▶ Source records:
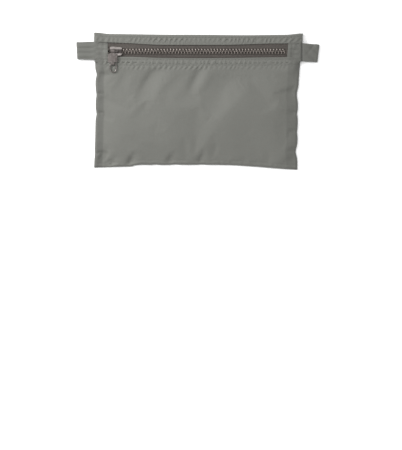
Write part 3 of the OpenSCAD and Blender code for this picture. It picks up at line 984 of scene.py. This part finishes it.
def make_end_stitching(name, node, sign):
    """The short row across one end of the zip."""
    def patch_top(u, v):
        return np.full_like(u, LIP_Z - 0.3)

    paths = []
    for v in row_places(ZIP_Y - 5, ZIP_Y + 5):
        paths.append(stitch_path(sign * (WINDOW_X + END_ROW), v, 0, 1, patch_top))
    piece = mesh_piece(name, *thread_tubes(paths), thread)
    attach(piece, "pouch")
    finish_piece(piece, "thread", node)


# ------------------------------------------------------------------ side loops
LOOP_END = 85.0                     # where the strip ends, inside the seam
LOOP_SAG = 0.3                      # how far the loops droop to the table
RIGHT_DROOP = 0.09                  # how fast the face of the right loop falls outwards
GROOVE_X = 95.6                     # the dark groove where the right loop leaves the seam
BEND_FROM, BEND_TO = 94.9, 98.0     # where a lifted loop bends, from the middle of the pouch


def loop_section(low, top, far):
    """The strip seen from its edge: (x, z) out along the table, round the end and back."""
    bend = (top - low) / 2
    section = [(x, low) for x in np.linspace(LOOP_END, far - bend, 26)]
    for angle in np.linspace(-90, 90, 9)[1:-1]:
        a = math.radians(angle)
        section.append((far - bend + bend * math.cos(a), (low + top) / 2 + bend * math.sin(a)))
    return section + [(x, top) for x in np.linspace(far - bend, LOOP_END, 26)]


def make_loop(name, sign, body, nodes):
    """A strip of doubled cloth folded back on itself and sewn into the side seam."""
    low_corner, high_corner = lowest(nodes[0]), highest(nodes[0])
    half = (high_corner[1] - low_corner[1]) / 2
    low, top = low_corner[2] + 0.1, high_corner[2] - 0.1
    far = max(abs(low_corner[0]), abs(high_corner[0]))
    ws = np.linspace(-1, 1, 34)
    grid = []
    for x, z in loop_section(low, top, far):
        out = smooth((x - 95) / 12)
        y = ZIP_Y + ws * half * (1 - 0.02 * out)
        xs = np.full_like(ws, x)
        if sign > 0:
            y = y - 0.7 - 0.07 * max(x - 95, 0)
            fall = 0.9 * hill(x - GROOVE_X, 0.6) + RIGHT_DROOP * max(x - BEND_TO, 0)
            z = z - fall * (z - low) / (top - low)
            xs = xs + out * (0.4 + 0.9 * ws)
            crease = 0.45 * np.sin((xs + 1.1 * (y - ZIP_Y)) * 0.62) * out
            crease = crease - 0.6 * hill(xs - 102 - 0.8 * (y - ZIP_Y), 1.3) * out
        else:
            y = y + 0.7 - 0.2 * ws * out
            xs = xs + out * (0.3 + 0.45 * ws)
            crease = 0.22 * np.cos(ws * 3.5 * math.pi) * smooth((x - 93) / 4)
            crease = crease + 0.20 * noise(xs, y, 5, 61) * out
        edge_seam = -0.14 * hill(abs(ws) - 0.9, 0.03)
        face = 1.0 if z > (low + top) / 2 else -0.2
        sag = LOOP_SAG * smooth((x - HALF_W - 1) / 4) + max(z - 2.1, 0) * (1 - smooth((x - 88) / 4))
        grid.append(np.stack([sign * xs, y, z - sag + (crease + edge_seam * out) * face], -1))
    points = np.array(grid)
    if sign > 0:
        points = points[:, ::-1]
    piece = cloth_piece(name, points, loop_cloth, thickness=LOOP_CLOTH)
    set_float(piece, "seam_shade", hill(sign * points[..., 0] - GROOVE_X, 0.7) * (sign > 0))
    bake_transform(piece, "pouch", body, start=(sign * BEND_FROM * MM, 0, 0), end=(sign * BEND_TO * MM, 0, 0))
    finish_piece(piece, "loop_tape", *nodes)


make_front()
make_back()
make_band()
make_end_patch("left_zip_end_patch", -1, "left_zip_end")
make_end_patch("right_zip_end_patch", 1, "right_zip_end")
make_binding("left_binding_tape", "left_seam_binding", (-HALF_W, -HALF_H + 1), (-HALF_W, HALF_H - 3))
make_binding("right_binding_tape", "right_seam_binding", (HALF_W, -HALF_H + 1), (HALF_W, HALF_H - 3))
make_binding("bottom_binding_tape", "bottom_seam_binding", (-HALF_W + 6, -HALF_H), (HALF_W - 6, -HALF_H))
make_tape("upper_zip_tape", "upper_tape", 1)
make_tape("lower_zip_tape", "lower_tape", -1)
make_teeth("upper_tooth_row", "upper_teeth", 1)
make_teeth("lower_tooth_row", "lower_teeth", -1)
make_upper_stitching()
make_lower_stitching()
make_end_stitching("left_end_stitches", "left_end_stitching", -1)
make_end_stitching("right_end_stitches", "right_end_stitching", 1)
make_loop("left_side_strap", -1, "left_loop_fold", ("left_loop", "left_loop_tail"))
make_loop("right_side_strap", 1, "right_loop_fold", ("right_loop", "right_loop_tail"))


# ------------------------------------------------------------------ metal parts kept from the CAD
def dress(node, material, bevel):
    """Gives a CAD node its finish, and rounds its edges by a bevel in millimetres."""
    piece = frame["nodes"][node]
    piece.data.materials.clear()
    piece.data.materials.append(material)
    edge = piece.modifiers.new("rounded edges", "BEVEL")
    edge.width = bevel * MM
    edge.segments = 3
    edge.limit_method = "ANGLE"
    edge.angle_limit = math.radians(35)
    edge.harden_normals = True
    for polygon in piece.data.polygons:
        polygon.use_smooth = True


dress("slider_body", slider_metal, 0.3)
dress("slider_crown", bridge_metal, 0.25)
dress("lock_spring", spring_metal, 0.08)
dress("pull_tab", pull_metal, 0.25)
dress("pull_ring", ring_metal, 0.0)
dress("top_stops", stop_metal, 0.15)
dress("bottom_stop", stop_metal, 0.15)


# ------------------------------------------------------------------ floor, light and camera
def make_floor():
    """A pale sheet of paper, just below the pouch."""
    mesh = bpy.data.meshes.new("floor")
    size = 3.0
    corners = [(-size, -size, 0), (size, -size, 0), (size, size, 0), (-size, size, 0)]
    mesh.from_pydata(corners, [], [(0, 1, 2, 3)])
    floor = bpy.data.objects.new("floor", mesh)
    floor.location.z = -0.0003
    bpy.context.scene.collection.objects.link(floor)
    material, tree, shader = start_material("floor_paper")
    shader.inputs["Base Color"].default_value = (0.93, 0.93, 0.93, 1)
    shader.inputs["Roughness"].default_value = 0.9
    shader.inputs["Specular IOR Level"].default_value = 0.1
    mesh.materials.append(material)


def area_light(name, at, size, power):
    """A round soft light that looks at the middle of the pouch."""
    data = bpy.data.lights.new(name, "AREA")
    data.shape = "DISK"
    data.size = size
    data.energy = power
    light = bpy.data.objects.new(name, data)
    light.location = at
    light.rotation_euler = (-Vector(at)).to_track_quat("-Z", "Y").to_euler()
    bpy.context.scene.collection.objects.link(light)


def make_lights():
    area_light("key", at=(-0.53, 0.265, 0.395), size=0.33, power=5.1)
    area_light("fill", at=(-0.6, 0.6, 2.0), size=1.6, power=16)
    world = bpy.data.worlds.new("studio")
    world.use_nodes = True
    background = world.node_tree.nodes["Background"]
    background.inputs["Color"].default_value = (1, 1, 1, 1)
    background.inputs["Strength"].default_value = 0.88
    bpy.context.scene.world = world


def make_camera():
    """Straight above, with the pouch in the upper half of the frame."""
    distance = 3.0
    frame_height = 0.41175      # what the picture takes in at the height of the zip
    data = bpy.data.cameras.new("camera")
    data.sensor_fit = "VERTICAL"
    data.sensor_height = 36
    data.lens = 36 * (distance - LIP_Z * MM) / frame_height
    data.clip_end = 100
    camera = bpy.data.objects.new("camera", data)
    camera.location = (0.0032, -0.1139, distance)
    bpy.context.scene.collection.objects.link(camera)
    bpy.context.scene.camera = camera


make_floor()
make_lights()
make_camera()
bpy.context.scene.view_settings.view_transform = "Standard"
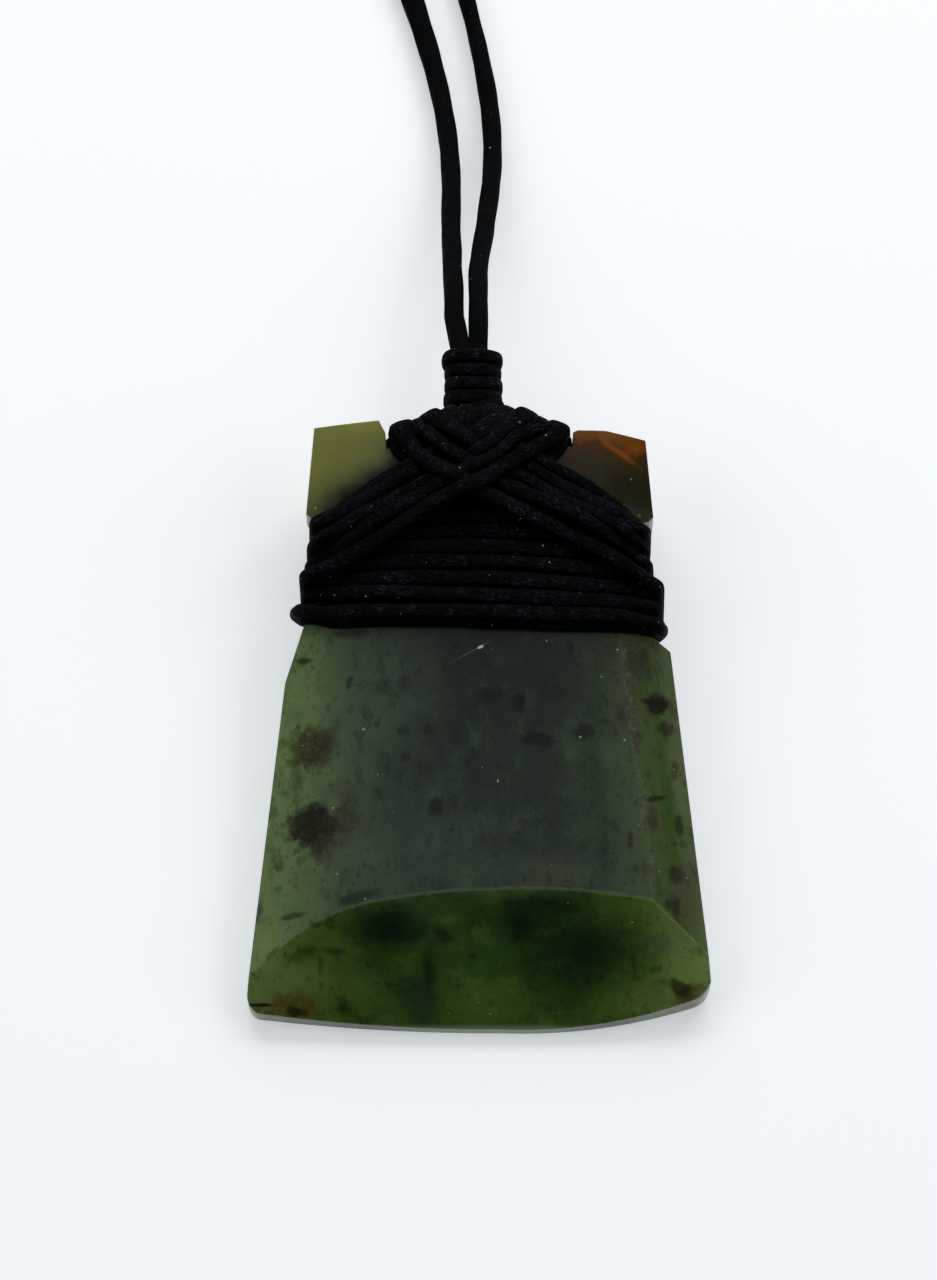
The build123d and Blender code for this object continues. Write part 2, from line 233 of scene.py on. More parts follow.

▶ REQUIRED WORK: Gather from the data above every line with the string "pouch".

▶ RIGHT ANSWER:
    attach(piece, "pouch")
BEND_FROM, BEND_TO = 94.9, 98.0     # where a lifted loop bends, from the middle of the pouch
    bake_transform(piece, "pouch", body, start=(sign * BEND_FROM * MM, 0, 0), end=(sign * BEND_TO * MM, 0, 0))
    """A pale sheet of paper, just below the pouch."""
    """A round soft light that looks at the middle of the pouch."""
    """Straight above, with the pouch in the upper half of the frame."""